▶ [To be done]: Repeat word for word the opening stretch of the entries, from the first line through the line containing "Sizes are millimetres.".

──────────

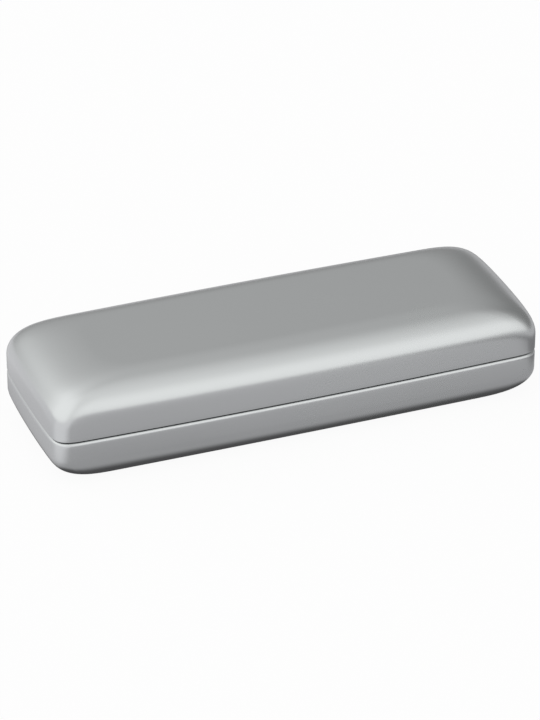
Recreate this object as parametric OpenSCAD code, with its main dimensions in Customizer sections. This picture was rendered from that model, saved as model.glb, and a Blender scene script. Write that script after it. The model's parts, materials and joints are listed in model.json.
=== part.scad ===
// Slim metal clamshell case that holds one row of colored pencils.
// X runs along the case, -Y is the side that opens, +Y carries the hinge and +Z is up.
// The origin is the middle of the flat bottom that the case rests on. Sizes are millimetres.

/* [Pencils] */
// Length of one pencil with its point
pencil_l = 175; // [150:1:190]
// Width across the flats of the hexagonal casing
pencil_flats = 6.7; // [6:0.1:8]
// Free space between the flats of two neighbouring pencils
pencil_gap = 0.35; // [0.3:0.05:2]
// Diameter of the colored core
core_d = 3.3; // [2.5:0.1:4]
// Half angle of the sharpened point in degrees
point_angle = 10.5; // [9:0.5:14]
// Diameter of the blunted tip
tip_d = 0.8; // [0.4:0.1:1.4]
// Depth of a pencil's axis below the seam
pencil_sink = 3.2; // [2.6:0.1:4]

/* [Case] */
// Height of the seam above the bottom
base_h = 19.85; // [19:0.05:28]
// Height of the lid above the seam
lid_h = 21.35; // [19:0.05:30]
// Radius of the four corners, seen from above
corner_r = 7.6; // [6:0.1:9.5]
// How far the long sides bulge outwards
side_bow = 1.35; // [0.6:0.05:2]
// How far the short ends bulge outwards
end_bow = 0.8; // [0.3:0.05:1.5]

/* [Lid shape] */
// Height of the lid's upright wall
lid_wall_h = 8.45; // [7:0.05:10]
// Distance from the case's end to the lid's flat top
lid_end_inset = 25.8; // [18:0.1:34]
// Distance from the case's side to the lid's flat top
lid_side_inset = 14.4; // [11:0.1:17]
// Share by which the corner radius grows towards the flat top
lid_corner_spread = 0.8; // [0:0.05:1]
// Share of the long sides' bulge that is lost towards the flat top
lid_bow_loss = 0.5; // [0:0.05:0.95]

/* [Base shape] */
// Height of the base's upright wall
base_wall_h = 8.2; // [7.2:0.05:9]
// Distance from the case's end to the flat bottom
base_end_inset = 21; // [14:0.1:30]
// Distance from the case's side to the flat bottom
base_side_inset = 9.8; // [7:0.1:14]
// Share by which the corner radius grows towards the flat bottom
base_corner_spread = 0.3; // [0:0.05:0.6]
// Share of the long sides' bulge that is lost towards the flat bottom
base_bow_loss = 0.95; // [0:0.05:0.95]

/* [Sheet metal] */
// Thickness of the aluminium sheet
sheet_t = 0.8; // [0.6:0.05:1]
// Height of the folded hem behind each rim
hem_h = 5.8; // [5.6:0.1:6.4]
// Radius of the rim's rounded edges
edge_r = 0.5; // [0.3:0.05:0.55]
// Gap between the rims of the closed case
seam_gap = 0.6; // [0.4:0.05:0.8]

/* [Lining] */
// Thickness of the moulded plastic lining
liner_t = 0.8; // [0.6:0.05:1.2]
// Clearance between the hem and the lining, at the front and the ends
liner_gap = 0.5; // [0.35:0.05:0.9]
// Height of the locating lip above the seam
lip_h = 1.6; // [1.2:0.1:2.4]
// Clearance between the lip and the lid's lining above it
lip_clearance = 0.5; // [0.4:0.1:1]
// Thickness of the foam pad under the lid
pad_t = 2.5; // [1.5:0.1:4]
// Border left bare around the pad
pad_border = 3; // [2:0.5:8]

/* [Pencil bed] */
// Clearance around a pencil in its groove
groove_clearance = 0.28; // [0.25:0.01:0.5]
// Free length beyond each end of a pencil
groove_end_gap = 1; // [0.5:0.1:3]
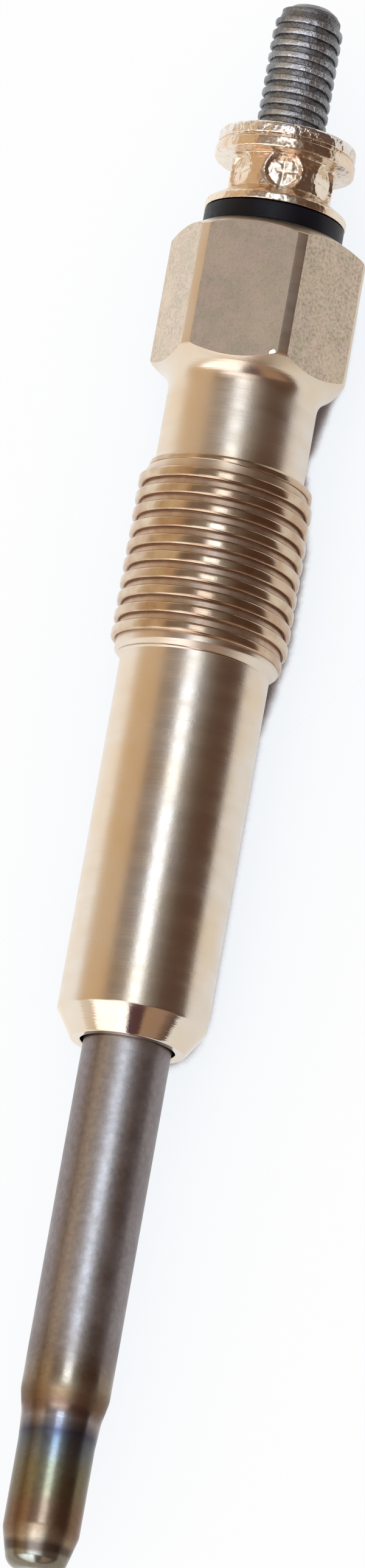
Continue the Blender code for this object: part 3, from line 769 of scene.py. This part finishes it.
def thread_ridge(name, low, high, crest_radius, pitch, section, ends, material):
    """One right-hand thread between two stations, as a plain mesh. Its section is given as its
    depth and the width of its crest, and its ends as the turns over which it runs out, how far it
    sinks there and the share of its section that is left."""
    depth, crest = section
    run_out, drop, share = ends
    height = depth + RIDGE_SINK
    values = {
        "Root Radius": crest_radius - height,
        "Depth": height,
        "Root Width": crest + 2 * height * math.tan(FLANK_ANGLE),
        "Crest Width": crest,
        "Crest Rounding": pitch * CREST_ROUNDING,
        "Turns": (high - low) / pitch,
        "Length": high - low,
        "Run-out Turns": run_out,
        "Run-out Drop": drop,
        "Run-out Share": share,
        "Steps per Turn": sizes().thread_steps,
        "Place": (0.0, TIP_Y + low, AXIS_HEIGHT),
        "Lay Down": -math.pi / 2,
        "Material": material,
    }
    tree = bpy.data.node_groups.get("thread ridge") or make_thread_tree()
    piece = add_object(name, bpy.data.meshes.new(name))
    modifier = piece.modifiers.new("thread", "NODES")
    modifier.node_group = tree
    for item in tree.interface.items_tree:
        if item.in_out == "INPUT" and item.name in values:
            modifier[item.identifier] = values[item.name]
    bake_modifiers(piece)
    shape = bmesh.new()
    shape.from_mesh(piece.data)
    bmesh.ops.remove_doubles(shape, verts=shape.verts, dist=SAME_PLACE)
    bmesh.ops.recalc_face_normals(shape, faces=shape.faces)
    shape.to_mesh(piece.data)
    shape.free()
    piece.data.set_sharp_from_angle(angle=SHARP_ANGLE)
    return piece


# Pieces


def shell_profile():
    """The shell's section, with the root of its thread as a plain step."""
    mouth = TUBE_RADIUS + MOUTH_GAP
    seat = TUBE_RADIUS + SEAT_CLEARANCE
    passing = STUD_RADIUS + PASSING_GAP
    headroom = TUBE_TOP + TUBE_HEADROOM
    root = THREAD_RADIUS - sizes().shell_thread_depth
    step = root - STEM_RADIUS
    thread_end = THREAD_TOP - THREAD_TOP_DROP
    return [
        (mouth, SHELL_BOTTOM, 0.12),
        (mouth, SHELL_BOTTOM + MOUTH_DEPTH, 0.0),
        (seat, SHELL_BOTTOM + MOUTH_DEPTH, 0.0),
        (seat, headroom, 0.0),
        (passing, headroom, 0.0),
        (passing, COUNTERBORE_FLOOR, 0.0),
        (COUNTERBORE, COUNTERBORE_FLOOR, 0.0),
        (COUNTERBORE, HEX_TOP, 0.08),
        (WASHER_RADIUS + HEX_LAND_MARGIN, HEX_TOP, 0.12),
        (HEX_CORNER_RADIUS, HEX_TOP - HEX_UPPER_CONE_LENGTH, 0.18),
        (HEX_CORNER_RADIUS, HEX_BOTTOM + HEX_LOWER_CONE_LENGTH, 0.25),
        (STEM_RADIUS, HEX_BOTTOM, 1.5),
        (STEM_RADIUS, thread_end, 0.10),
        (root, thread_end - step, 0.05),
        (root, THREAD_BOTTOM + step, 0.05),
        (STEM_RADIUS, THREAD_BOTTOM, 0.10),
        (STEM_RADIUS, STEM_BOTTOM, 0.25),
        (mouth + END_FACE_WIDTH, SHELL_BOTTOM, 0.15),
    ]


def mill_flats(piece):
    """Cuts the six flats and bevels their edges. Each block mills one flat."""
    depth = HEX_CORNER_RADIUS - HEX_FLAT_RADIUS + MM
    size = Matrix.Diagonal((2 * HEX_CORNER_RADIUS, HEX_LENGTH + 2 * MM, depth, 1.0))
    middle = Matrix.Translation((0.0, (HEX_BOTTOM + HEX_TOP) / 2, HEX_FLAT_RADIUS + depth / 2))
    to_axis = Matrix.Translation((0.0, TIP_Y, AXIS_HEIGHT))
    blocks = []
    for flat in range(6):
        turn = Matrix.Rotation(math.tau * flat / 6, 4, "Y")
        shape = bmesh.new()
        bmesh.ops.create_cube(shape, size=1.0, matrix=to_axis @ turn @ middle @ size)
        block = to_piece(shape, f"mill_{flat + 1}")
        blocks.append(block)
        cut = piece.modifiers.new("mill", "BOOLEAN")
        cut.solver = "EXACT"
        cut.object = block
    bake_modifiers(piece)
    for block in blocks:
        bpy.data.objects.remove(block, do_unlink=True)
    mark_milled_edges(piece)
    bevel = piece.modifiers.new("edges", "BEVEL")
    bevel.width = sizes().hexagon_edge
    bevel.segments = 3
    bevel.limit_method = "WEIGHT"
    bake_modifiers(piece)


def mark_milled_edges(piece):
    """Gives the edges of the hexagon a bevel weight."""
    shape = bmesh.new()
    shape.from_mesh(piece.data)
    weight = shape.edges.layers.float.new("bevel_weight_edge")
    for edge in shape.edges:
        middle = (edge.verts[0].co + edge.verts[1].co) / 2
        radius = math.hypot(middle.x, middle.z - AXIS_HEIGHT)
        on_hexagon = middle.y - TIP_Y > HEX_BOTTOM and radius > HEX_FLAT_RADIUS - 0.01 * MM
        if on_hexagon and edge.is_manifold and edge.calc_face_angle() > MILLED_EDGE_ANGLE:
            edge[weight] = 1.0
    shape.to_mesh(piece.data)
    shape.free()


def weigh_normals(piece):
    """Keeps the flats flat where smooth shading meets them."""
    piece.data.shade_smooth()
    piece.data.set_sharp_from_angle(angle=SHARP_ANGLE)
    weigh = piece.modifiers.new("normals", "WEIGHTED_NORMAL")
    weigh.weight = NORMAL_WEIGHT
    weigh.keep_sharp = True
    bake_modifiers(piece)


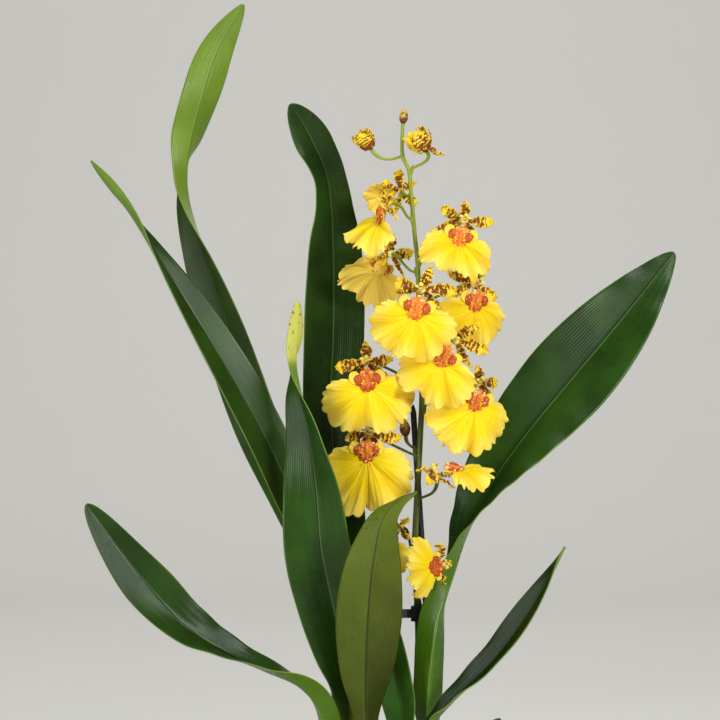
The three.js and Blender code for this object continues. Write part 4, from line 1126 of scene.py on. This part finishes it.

──────────

▶ [Written answer]:
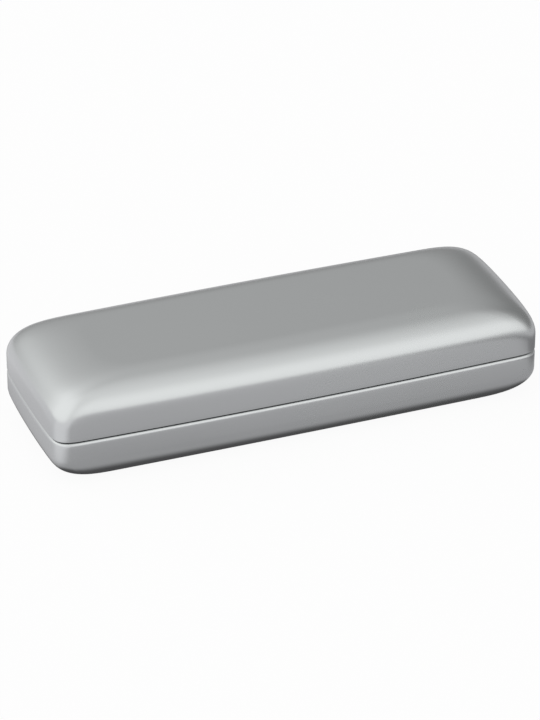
Recreate this object as parametric OpenSCAD code, with its main dimensions in Customizer sections. This picture was rendered from that model, saved as model.glb, and a Blender scene script. Write that script after it. The model's parts, materials and joints are listed in model.json.
=== part.scad ===
// Slim metal clamshell case that holds one row of colored pencils.
// X runs along the case, -Y is the side that opens, +Y carries the hinge and +Z is up.
// The origin is the middle of the flat bottom that the case rests on. Sizes are millimetres.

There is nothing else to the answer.